Repeat the lines below exactly as written, please, from the line with "Keep writing the" to the line with "# Coolant nozzle: brass", both lines included, and no others.

Scripts that build objects
#####

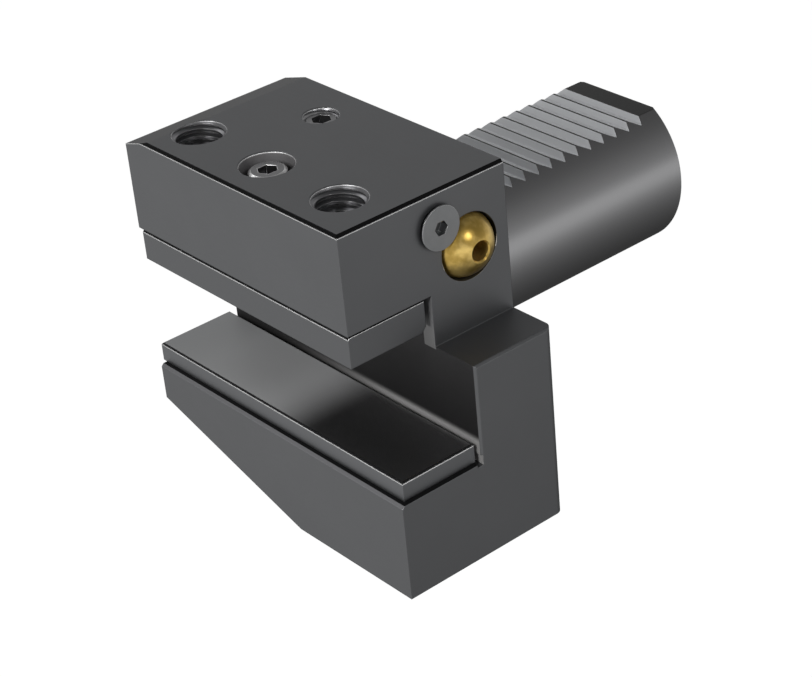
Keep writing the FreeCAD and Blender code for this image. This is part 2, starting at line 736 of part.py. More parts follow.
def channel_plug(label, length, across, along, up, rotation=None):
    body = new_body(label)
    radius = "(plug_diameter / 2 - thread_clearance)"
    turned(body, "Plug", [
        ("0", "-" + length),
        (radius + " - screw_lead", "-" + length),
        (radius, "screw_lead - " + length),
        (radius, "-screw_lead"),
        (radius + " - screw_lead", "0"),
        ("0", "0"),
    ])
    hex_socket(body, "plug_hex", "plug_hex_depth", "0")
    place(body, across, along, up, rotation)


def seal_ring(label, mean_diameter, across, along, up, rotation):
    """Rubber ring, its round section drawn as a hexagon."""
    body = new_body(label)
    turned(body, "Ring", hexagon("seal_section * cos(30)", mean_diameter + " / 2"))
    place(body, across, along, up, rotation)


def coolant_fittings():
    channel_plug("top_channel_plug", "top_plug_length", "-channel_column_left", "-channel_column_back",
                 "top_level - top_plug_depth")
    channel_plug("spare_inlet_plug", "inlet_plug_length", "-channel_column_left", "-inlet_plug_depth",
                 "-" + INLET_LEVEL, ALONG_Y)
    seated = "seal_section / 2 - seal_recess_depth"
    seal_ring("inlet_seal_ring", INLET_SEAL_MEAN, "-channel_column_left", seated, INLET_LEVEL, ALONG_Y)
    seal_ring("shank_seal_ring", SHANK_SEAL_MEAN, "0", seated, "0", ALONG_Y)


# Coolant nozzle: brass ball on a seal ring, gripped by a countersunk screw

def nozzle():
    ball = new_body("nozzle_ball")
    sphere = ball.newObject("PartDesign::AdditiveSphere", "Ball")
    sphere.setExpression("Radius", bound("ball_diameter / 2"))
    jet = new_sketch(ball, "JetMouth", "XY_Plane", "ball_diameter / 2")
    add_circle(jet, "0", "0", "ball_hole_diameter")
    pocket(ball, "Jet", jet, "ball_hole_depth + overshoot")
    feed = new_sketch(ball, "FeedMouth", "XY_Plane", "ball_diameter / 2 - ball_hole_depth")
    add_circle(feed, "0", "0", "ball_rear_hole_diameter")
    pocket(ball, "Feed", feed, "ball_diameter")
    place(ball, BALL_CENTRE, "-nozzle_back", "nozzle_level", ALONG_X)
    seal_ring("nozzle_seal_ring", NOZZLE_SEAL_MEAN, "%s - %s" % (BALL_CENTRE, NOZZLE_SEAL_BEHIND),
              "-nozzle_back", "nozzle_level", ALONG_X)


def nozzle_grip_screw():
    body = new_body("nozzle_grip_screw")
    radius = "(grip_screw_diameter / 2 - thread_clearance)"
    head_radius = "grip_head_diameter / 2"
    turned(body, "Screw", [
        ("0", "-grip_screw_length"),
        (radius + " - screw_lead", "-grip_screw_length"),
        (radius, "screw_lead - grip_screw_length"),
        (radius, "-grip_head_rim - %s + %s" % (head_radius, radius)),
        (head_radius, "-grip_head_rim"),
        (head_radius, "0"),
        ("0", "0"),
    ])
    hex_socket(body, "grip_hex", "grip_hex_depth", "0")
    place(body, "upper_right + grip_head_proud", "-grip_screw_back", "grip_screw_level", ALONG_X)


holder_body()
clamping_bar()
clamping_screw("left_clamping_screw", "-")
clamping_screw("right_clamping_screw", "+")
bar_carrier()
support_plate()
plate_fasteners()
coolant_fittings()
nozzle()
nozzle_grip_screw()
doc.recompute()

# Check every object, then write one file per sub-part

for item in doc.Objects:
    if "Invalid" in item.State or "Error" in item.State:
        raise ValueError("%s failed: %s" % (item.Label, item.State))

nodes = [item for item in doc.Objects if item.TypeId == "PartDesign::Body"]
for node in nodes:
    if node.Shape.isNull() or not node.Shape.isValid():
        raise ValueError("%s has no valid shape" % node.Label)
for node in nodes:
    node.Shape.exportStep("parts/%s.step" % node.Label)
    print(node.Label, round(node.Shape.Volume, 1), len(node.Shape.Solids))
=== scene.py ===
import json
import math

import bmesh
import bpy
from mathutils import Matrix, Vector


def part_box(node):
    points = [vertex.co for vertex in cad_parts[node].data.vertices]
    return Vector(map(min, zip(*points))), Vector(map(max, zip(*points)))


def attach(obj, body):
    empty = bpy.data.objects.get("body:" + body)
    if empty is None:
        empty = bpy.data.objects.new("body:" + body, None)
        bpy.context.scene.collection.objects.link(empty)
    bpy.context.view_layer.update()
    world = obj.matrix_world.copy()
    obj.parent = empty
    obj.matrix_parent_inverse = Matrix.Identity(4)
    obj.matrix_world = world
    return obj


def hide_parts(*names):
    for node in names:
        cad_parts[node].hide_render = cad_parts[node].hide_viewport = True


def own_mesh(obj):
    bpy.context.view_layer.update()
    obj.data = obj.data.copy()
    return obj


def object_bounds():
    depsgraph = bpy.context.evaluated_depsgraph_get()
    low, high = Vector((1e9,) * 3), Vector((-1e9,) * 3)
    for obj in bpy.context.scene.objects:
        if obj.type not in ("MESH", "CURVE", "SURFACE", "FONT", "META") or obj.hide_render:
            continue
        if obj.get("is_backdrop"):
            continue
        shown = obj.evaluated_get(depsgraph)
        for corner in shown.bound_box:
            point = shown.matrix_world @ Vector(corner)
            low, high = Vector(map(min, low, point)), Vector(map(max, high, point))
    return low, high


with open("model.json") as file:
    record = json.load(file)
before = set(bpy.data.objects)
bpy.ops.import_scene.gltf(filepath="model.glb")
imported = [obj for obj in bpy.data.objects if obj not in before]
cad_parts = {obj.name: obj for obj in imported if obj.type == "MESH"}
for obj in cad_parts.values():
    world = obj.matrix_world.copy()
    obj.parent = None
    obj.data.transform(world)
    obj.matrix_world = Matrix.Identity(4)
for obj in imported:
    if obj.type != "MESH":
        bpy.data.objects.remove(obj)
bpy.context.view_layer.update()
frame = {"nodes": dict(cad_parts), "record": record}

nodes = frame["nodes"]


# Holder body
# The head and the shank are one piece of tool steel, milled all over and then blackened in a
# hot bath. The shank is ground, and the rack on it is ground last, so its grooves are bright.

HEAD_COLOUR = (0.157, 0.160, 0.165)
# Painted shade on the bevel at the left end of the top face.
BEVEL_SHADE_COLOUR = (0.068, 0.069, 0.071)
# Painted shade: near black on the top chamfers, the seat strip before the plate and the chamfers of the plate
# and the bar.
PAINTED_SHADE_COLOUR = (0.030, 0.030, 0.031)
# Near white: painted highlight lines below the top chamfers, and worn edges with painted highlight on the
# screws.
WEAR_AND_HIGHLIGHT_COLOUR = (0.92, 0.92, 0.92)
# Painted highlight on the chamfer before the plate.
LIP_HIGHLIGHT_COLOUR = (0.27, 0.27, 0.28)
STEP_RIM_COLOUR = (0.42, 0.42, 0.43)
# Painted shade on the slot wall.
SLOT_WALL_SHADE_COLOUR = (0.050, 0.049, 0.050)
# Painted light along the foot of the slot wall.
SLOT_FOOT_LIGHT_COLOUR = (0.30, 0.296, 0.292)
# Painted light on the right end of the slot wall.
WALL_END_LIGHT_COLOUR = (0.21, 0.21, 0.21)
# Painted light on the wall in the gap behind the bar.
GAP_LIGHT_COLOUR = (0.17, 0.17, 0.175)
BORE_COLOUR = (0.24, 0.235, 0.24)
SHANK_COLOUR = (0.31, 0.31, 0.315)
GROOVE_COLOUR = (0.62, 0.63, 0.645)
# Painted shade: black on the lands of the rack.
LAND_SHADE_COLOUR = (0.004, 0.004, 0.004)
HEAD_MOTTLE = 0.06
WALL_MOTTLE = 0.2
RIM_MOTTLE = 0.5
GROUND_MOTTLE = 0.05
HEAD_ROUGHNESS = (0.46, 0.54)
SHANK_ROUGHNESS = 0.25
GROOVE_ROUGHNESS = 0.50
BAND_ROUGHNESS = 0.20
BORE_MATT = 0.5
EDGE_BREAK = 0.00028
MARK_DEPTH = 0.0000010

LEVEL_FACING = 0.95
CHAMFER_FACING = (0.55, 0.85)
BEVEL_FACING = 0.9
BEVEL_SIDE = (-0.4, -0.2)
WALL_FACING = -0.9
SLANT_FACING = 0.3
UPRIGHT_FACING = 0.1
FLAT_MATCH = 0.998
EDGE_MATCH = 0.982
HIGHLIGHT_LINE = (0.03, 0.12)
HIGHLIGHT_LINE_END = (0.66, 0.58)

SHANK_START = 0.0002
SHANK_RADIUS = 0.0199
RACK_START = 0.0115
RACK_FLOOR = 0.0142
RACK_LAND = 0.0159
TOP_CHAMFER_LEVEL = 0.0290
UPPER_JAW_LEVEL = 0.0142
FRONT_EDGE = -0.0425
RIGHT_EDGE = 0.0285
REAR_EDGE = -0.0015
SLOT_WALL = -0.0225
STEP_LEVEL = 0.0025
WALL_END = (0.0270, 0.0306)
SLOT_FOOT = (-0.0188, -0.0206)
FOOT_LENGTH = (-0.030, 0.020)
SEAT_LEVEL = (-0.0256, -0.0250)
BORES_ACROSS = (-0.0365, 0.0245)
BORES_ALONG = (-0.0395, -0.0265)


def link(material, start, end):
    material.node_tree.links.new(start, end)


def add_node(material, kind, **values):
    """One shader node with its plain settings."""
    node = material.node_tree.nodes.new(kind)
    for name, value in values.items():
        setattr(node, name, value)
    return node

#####

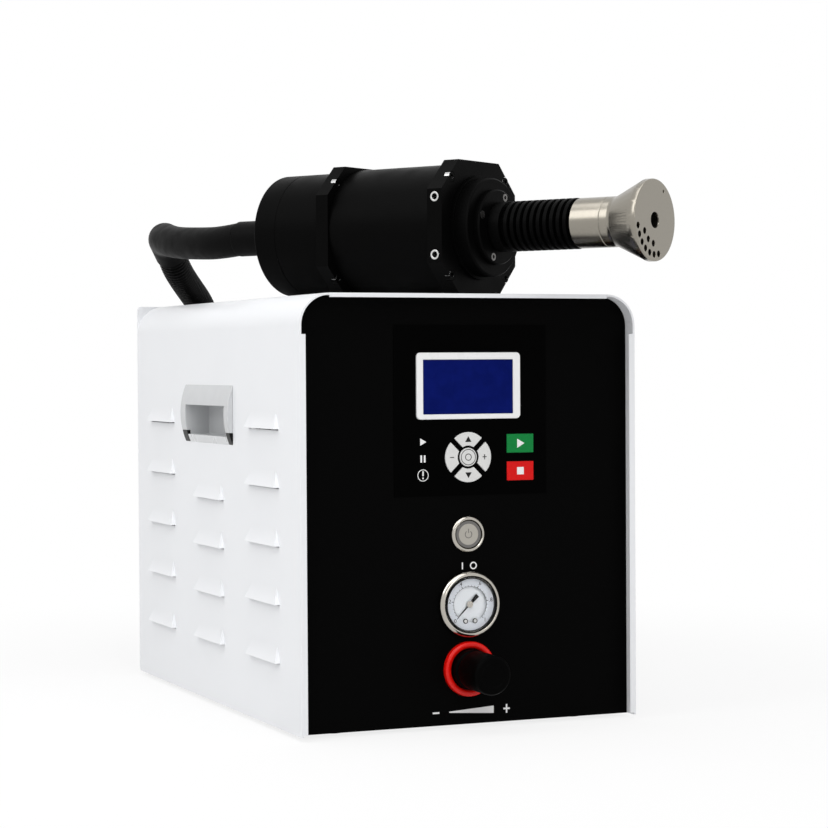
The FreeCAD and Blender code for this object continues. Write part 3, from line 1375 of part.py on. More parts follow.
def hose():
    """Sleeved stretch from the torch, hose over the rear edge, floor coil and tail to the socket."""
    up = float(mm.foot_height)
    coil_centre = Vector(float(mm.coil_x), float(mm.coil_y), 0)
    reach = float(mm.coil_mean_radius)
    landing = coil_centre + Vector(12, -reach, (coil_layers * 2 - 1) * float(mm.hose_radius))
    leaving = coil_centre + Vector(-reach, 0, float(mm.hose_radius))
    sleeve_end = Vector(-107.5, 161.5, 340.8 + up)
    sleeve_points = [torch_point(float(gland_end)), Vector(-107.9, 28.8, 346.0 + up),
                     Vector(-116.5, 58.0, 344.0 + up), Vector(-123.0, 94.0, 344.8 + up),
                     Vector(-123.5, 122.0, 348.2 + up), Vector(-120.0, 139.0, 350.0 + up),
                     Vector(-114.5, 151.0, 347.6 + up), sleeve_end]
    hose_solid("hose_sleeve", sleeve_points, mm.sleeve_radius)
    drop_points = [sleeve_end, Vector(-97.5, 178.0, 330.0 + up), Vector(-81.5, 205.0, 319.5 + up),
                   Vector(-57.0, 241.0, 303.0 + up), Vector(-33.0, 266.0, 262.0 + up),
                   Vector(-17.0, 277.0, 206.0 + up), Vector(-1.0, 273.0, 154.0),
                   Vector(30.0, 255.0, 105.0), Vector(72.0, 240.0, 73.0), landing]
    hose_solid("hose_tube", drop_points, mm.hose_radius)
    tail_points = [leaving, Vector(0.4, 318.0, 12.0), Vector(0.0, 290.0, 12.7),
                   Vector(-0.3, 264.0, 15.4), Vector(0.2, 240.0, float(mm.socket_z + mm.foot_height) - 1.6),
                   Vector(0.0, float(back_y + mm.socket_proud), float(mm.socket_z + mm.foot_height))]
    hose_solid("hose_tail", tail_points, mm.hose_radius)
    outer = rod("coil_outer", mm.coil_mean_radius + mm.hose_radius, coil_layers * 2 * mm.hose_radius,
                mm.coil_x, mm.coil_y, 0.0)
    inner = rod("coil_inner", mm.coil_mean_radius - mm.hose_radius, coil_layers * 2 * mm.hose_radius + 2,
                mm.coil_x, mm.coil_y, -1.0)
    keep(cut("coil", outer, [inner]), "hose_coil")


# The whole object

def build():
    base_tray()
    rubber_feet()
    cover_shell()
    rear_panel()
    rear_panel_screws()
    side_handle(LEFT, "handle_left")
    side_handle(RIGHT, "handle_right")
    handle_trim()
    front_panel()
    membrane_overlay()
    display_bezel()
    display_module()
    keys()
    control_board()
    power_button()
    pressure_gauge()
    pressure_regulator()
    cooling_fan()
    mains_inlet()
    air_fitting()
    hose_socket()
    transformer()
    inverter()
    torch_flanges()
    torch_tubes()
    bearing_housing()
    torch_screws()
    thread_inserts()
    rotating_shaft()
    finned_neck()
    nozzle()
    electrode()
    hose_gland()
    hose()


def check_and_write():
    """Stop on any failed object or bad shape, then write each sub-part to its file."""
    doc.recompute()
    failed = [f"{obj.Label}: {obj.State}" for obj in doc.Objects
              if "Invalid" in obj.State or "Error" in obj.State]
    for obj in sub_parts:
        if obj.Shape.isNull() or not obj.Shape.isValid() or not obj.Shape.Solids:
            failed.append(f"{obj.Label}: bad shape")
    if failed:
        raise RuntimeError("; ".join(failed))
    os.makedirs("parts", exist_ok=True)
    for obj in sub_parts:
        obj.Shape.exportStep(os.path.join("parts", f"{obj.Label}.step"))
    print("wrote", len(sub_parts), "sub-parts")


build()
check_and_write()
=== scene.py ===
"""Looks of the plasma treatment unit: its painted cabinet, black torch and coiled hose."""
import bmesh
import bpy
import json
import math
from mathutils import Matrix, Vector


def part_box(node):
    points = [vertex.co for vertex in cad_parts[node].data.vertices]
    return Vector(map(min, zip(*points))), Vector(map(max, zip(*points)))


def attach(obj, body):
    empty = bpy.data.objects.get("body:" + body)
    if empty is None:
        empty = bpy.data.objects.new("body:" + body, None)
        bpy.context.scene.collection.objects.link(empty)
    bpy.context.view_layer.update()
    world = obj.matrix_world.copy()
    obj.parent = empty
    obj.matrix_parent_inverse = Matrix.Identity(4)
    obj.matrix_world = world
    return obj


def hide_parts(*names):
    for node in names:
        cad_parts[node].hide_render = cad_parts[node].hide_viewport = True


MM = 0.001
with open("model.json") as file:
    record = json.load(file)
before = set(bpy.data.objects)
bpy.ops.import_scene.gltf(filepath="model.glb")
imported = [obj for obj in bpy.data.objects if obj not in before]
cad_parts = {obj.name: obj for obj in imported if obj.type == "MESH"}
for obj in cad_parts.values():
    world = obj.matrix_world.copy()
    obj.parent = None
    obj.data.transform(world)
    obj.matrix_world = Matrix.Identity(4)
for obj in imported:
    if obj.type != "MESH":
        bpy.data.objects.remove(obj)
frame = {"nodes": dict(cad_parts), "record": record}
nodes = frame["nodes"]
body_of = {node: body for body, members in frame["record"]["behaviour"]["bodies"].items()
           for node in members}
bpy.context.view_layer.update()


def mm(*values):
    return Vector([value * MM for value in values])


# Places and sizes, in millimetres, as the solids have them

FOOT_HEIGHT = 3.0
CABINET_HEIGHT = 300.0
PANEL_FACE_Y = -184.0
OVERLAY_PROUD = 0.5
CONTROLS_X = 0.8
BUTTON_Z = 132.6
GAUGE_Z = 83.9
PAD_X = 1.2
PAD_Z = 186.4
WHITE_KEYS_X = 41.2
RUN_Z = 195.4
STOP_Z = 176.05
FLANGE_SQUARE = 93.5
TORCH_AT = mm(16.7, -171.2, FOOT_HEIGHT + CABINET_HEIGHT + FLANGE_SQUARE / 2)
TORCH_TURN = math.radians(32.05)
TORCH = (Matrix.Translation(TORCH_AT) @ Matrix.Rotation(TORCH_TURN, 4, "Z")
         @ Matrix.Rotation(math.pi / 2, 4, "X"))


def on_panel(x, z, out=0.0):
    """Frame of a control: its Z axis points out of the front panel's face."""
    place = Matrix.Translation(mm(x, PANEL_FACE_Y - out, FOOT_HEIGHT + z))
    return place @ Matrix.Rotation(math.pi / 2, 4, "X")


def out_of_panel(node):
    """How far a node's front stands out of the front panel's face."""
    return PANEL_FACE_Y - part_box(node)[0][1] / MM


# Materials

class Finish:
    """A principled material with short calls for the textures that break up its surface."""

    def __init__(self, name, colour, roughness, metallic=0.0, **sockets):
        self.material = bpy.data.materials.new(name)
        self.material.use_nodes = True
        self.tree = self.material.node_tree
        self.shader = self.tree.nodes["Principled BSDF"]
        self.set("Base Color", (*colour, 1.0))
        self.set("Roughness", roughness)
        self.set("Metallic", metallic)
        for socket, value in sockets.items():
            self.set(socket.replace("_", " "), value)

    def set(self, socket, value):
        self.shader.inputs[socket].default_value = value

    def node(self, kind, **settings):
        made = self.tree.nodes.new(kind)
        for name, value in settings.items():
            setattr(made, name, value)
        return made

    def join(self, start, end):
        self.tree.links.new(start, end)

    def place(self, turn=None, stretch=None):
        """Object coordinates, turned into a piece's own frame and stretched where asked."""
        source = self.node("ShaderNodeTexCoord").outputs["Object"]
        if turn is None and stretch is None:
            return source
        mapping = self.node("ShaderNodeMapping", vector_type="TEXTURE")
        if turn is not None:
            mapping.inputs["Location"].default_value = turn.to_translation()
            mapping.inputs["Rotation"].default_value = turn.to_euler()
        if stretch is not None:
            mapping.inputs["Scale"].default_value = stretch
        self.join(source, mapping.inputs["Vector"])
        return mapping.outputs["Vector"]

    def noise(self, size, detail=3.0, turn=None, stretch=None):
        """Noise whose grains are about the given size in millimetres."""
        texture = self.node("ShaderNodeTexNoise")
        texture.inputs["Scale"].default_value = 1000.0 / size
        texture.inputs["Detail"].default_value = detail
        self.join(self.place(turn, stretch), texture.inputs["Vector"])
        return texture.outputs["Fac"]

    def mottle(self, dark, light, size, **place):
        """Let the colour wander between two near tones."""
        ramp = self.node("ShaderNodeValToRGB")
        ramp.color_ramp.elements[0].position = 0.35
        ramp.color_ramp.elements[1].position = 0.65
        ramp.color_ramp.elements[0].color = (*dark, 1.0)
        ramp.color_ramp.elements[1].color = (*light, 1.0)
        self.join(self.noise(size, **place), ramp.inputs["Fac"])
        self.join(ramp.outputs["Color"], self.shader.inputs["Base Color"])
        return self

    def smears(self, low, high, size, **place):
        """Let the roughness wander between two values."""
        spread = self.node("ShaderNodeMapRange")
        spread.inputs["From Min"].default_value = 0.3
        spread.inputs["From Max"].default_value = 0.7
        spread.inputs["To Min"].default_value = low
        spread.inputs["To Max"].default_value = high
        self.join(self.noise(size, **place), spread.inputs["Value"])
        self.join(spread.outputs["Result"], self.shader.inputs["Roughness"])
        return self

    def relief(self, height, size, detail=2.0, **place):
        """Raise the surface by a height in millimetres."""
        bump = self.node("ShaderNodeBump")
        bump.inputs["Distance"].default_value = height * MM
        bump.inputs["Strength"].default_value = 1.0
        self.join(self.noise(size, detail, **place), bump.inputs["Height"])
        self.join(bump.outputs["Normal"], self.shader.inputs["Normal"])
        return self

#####

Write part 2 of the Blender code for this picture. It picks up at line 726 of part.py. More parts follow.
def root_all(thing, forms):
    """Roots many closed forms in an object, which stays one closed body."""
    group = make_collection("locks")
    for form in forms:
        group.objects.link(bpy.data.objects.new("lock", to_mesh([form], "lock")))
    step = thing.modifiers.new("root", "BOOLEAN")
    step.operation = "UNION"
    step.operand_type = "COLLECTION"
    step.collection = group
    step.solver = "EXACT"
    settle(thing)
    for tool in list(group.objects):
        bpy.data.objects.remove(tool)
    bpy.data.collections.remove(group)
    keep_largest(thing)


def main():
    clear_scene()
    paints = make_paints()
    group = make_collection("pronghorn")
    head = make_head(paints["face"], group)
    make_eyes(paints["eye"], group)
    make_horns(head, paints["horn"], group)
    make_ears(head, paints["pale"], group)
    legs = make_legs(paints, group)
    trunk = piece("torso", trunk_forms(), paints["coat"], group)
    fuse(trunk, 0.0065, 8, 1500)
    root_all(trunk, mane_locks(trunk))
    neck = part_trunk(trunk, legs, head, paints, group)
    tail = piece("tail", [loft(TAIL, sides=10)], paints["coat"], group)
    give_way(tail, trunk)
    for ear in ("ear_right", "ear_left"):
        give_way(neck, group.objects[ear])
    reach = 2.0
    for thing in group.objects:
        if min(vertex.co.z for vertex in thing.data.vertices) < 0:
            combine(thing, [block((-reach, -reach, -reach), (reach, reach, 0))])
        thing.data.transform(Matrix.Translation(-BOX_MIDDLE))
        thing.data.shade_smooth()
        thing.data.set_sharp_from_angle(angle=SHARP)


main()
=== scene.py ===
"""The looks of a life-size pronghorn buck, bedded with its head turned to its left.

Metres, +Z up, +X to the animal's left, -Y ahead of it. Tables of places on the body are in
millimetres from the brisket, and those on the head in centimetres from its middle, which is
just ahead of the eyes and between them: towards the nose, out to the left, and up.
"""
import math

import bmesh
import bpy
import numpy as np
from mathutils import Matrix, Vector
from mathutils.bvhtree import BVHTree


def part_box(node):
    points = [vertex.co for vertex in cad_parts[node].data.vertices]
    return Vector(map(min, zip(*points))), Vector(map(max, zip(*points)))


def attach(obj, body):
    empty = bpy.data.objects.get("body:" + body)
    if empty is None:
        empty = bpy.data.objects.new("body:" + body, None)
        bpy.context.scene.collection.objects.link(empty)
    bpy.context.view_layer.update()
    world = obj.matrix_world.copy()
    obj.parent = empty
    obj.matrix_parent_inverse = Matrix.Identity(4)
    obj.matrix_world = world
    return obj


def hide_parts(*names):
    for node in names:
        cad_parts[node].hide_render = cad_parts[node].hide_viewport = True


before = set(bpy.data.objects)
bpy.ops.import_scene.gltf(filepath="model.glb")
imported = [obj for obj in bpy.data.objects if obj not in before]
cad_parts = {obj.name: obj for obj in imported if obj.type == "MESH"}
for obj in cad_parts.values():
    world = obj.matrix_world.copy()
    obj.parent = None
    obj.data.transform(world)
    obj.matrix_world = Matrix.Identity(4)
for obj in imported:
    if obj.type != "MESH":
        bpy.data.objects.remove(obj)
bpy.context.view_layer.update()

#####

> **CORRECT RESPONSE**:
Keep writing the FreeCAD and Blender code for this image. This is part 2, starting at line 736 of part.py. More parts follow.
def channel_plug(label, length, across, along, up, rotation=None):
    body = new_body(label)
    radius = "(plug_diameter / 2 - thread_clearance)"
    turned(body, "Plug", [
        ("0", "-" + length),
        (radius + " - screw_lead", "-" + length),
        (radius, "screw_lead - " + length),
        (radius, "-screw_lead"),
        (radius + " - screw_lead", "0"),
        ("0", "0"),
    ])
    hex_socket(body, "plug_hex", "plug_hex_depth", "0")
    place(body, across, along, up, rotation)


def seal_ring(label, mean_diameter, across, along, up, rotation):
    """Rubber ring, its round section drawn as a hexagon."""
    body = new_body(label)
    turned(body, "Ring", hexagon("seal_section * cos(30)", mean_diameter + " / 2"))
    place(body, across, along, up, rotation)


def coolant_fittings():
    channel_plug("top_channel_plug", "top_plug_length", "-channel_column_left", "-channel_column_back",
                 "top_level - top_plug_depth")
    channel_plug("spare_inlet_plug", "inlet_plug_length", "-channel_column_left", "-inlet_plug_depth",
                 "-" + INLET_LEVEL, ALONG_Y)
    seated = "seal_section / 2 - seal_recess_depth"
    seal_ring("inlet_seal_ring", INLET_SEAL_MEAN, "-channel_column_left", seated, INLET_LEVEL, ALONG_Y)
    seal_ring("shank_seal_ring", SHANK_SEAL_MEAN, "0", seated, "0", ALONG_Y)


# Coolant nozzle: brass ball on a seal ring, gripped by a countersunk screw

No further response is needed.